**To do:** Give the material again in full, matching it exactly.

**Extracted entries:**
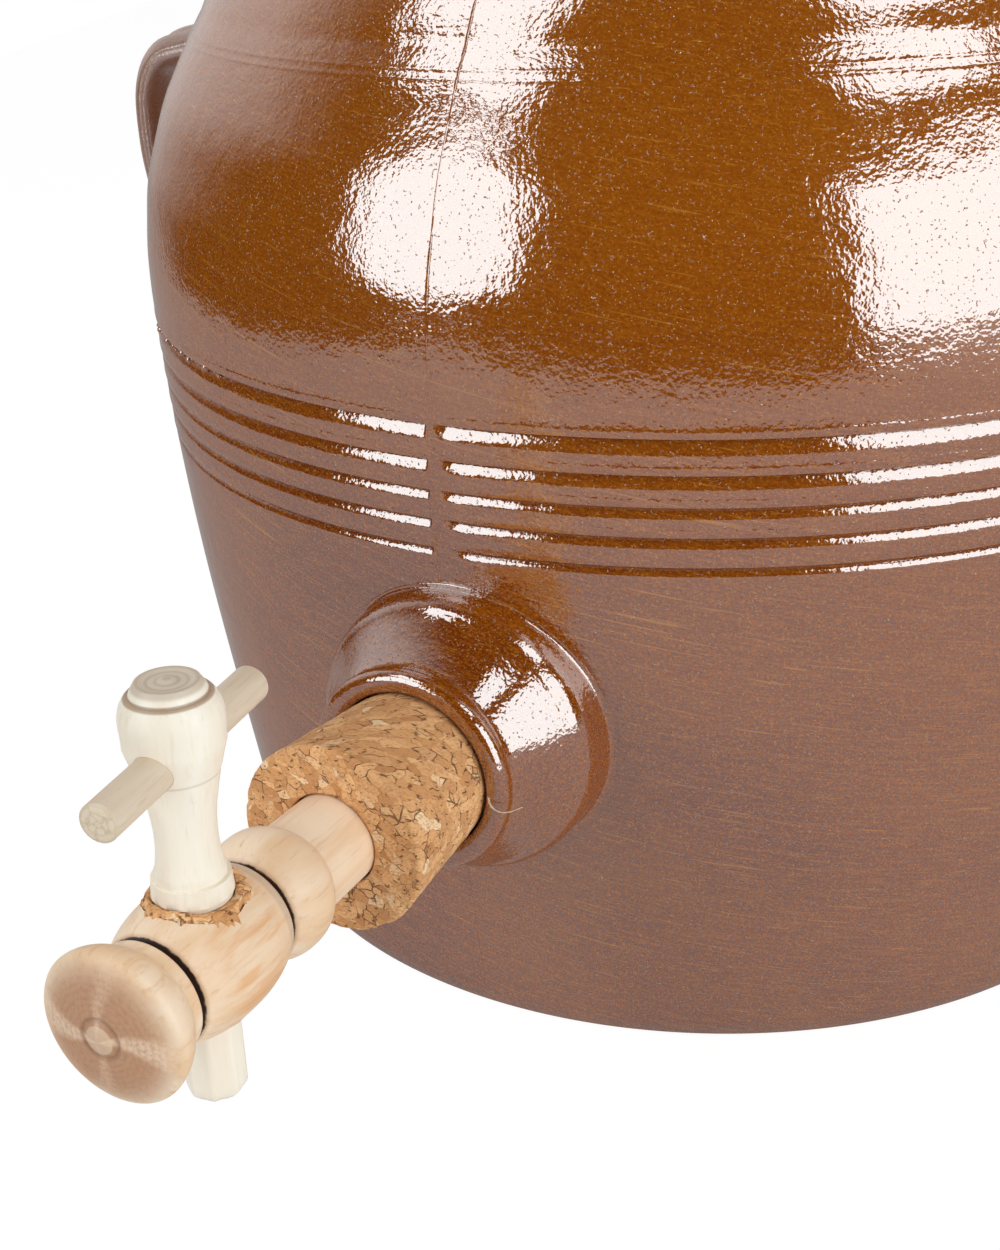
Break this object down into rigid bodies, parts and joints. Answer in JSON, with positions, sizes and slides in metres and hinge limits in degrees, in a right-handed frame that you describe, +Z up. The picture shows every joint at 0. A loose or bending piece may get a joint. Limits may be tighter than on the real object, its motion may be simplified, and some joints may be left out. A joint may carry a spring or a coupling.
{
  "type": "vinegar jar",
  "caption": "Glazed stoneware vinegar jar with ribbed side handles, turned grooves, a lid, and a wooden tap held by a cork bung in a boss.",
  "frame": {"origin": "on the jar's axis, at the middle of the flat foot", "axes": "+Z up along the jar's axis, -Y along the tap away from the jar, handles on -X and +X"},
  "size_m": [0.2716, 0.3107, 0.2398],
  "materials": {
    "brown_glaze": "glossy",
    "cork": "rough",
    "barrel_wood": "satin",
    "key_wood": "satin"
  },
  "bodies": {
    "jar": {"jar_body": "brown_glaze", "left_handle": "brown_glaze", "right_handle": "brown_glaze"},
    "lid": {"lid": "brown_glaze"},
    "tap": {"bung": "cork", "tap_barrel": "barrel_wood", "key_lining": "cork"},
    "key": {"tap_key": "key_wood", "key_crossbar": "key_wood"}
  },
  "joints": [
    {"name": "lid_lift", "type": "slide", "parent": "jar", "child": "lid", "axis": [0, 0, 1], "range_m": [0, 0.06]},
    {"name": "tap_pull", "type": "slide", "parent": "jar", "child": "tap", "axis": [0, -1, 0], "range_m": [0, 0.06]},
    {"name": "key_turn", "type": "hinge", "parent": "tap", "child": "key", "pos_m": [0, -0.17924, 0.0644], "axis": [0, 0, 1], "continuous": true}
  ]
}
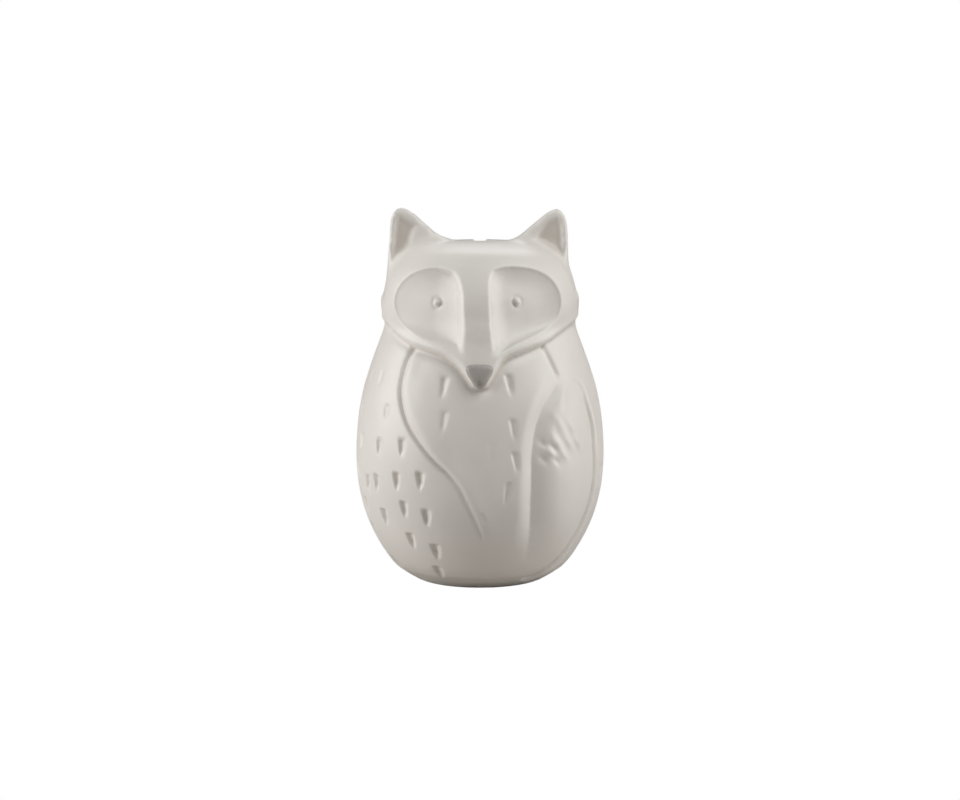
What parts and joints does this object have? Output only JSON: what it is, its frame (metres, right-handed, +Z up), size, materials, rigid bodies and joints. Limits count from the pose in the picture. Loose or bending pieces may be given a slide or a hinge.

**Output for this exercise:**
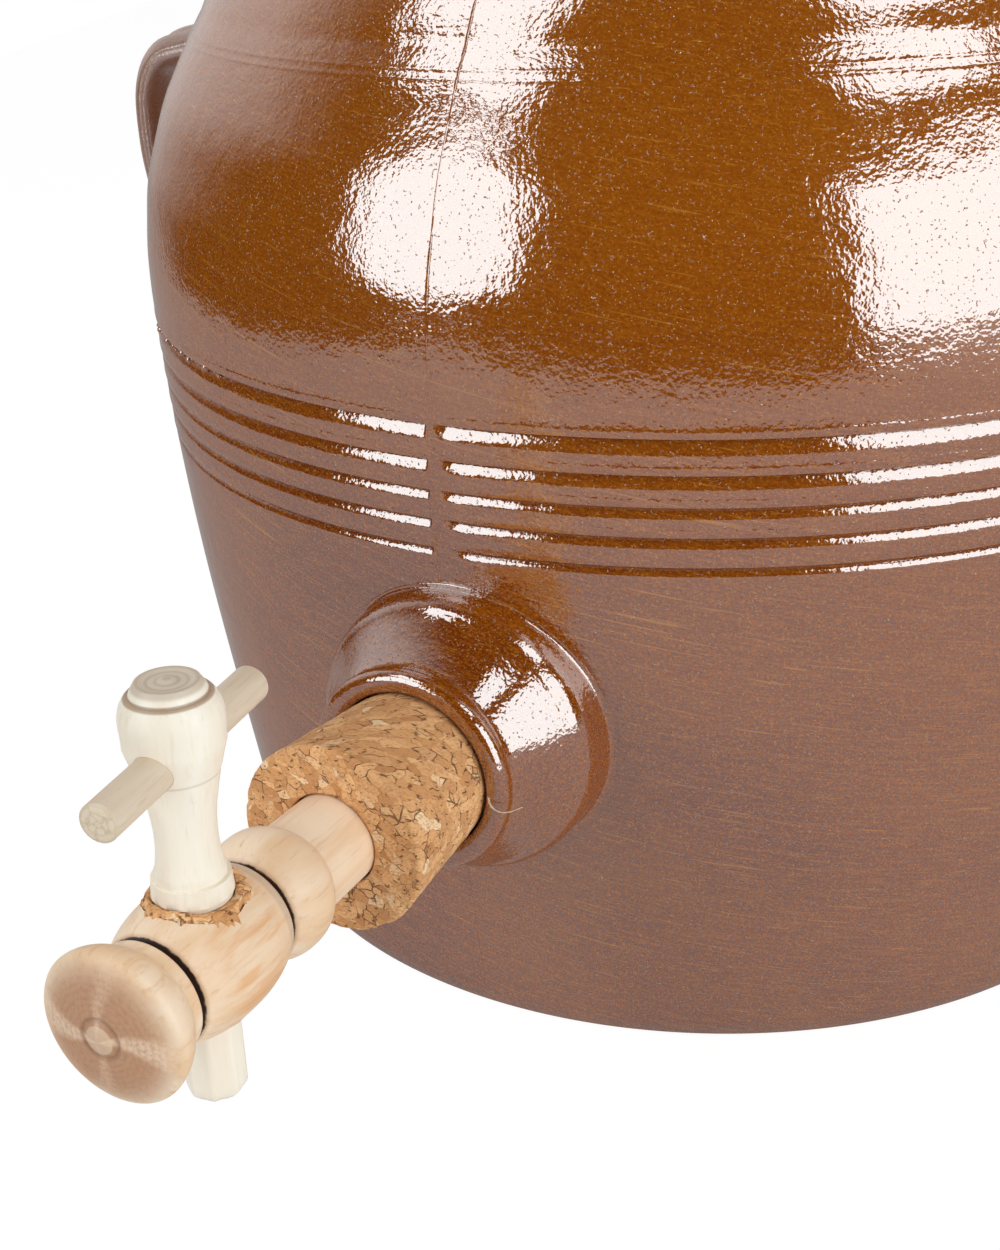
Break this object down into rigid bodies, parts and joints. Answer in JSON, with positions, sizes and slides in metres and hinge limits in degrees, in a right-handed frame that you describe, +Z up. The picture shows every joint at 0. A loose or bending piece may get a joint. Limits may be tighter than on the real object, its motion may be simplified, and some joints may be left out. A joint may carry a spring or a coupling.
{
  "type": "vinegar jar",
  "caption": "Glazed stoneware vinegar jar with ribbed side handles, turned grooves, a lid, and a wooden tap held by a cork bung in a boss.",
  "frame": {"origin": "on the jar's axis, at the middle of the flat foot", "axes": "+Z up along the jar's axis, -Y along the tap away from the jar, handles on -X and +X"},
  "size_m": [0.2716, 0.3107, 0.2398],
  "materials": {
    "brown_glaze": "glossy",
    "cork": "rough",
    "barrel_wood": "satin",
    "key_wood": "satin"
  },
  "bodies": {
    "jar": {"jar_body": "brown_glaze", "left_handle": "brown_glaze", "right_handle": "brown_glaze"},
    "lid": {"lid": "brown_glaze"},
    "tap": {"bung": "cork", "tap_barrel": "barrel_wood", "key_lining": "cork"},
    "key": {"tap_key": "key_wood", "key_crossbar": "key_wood"}
  },
  "joints": [
    {"name": "lid_lift", "type": "slide", "parent": "jar", "child": "lid", "axis": [0, 0, 1], "range_m": [0, 0.06]},
    {"name": "tap_pull", "type": "slide", "parent": "jar", "child": "tap", "axis": [0, -1, 0], "range_m": [0, 0.06]},
    {"name": "key_turn", "type": "hinge", "parent": "tap", "child": "key", "pos_m": [0, -0.17924, 0.0644], "axis": [0, 0, 1], "continuous": true}
  ]
}
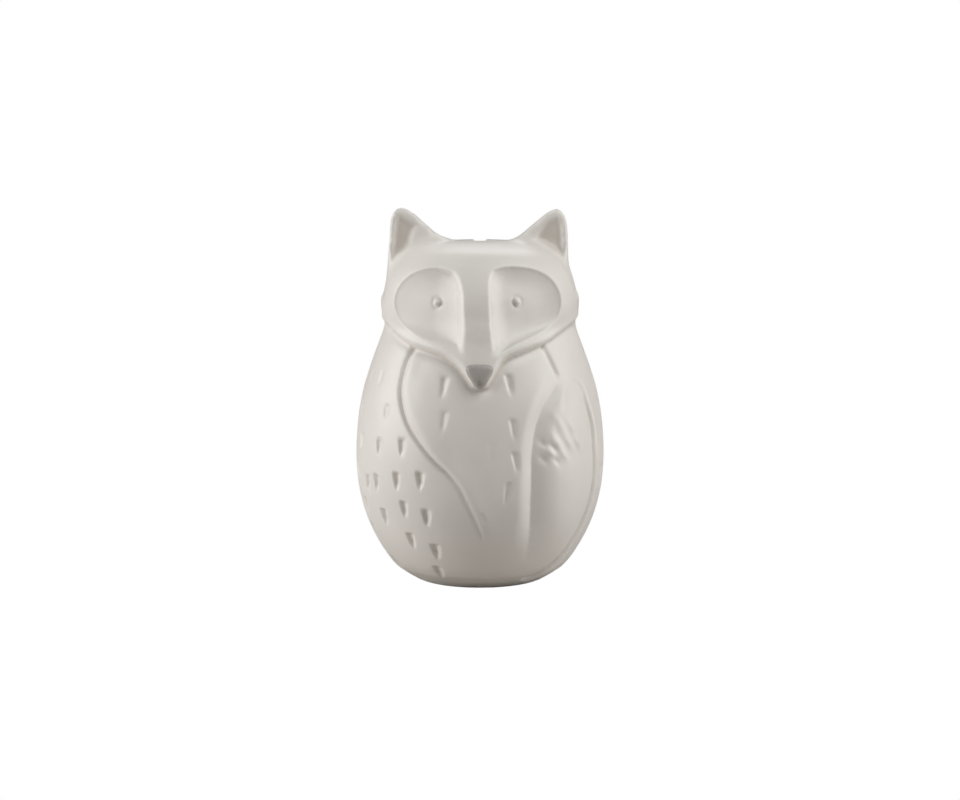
What parts and joints does this object have? Output only JSON: what it is, its frame (metres, right-handed, +Z up), size, materials, rigid bodies and joints. Limits count from the pose in the picture. Loose or bending pieces may be given a slide or a hinge.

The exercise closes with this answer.